I am proud to come from a strange family, where pet chickens in suburbia and tying your children on roller blades to the back of the minivan to teach them how to water ski is perfectly acceptable.  We are on the loud side, but wouldn’t you if you had an amazing story to tell?  I am not sure how many complete strangers and family friends have jokingly asked me, “What’s wrong with you?”  At first I was completely confused and wondered if my shirt was on inside out.  Turns out they were wondering why my hair is not some flamboyant color.  I just tell them that I wanted to look different! 
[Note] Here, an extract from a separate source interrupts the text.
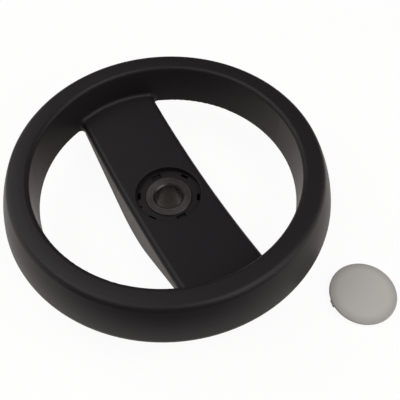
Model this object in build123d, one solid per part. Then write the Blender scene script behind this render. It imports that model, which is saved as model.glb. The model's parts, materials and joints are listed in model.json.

Upon arrival to Beijing I notice the stares we get from the sea of black-haired people.  We walk down the mega shopping center and the sales-girls claw at the colored strands of my sisters’ hair in sheer amazement; a traffic officer makes small talk, laughs and asks me to take pictures of him with Elizabeth.  In general people just love seeing something completely different.  I really thought there was a larger subculture here; after all, I thought colorful hair and trendy clothes were just…Asian.  Turns out, I spent too much time in my home town of Rowland Heights; I was thinking Taiwanese, not Chinese.  I guess now I will have a better shot at http://alllooksame.com/.

I love my family for having the courage to stand up and just be different.  

1 comment:

  1. I wanna meet your dad even more now... That is totally a move out of my travel playbook. Using iProducts for grooming, beer opening, and drug paraphernaliaing, is absolutely the best use I ever got out of them.

    And good luck on alllooksame... I've figured it's impossible, even after spending a month in China, I score below what just guessing would get you. It's because they use New York Asians to compare to. If they picked Nationals it would be much easier but America could homogenize Aliens.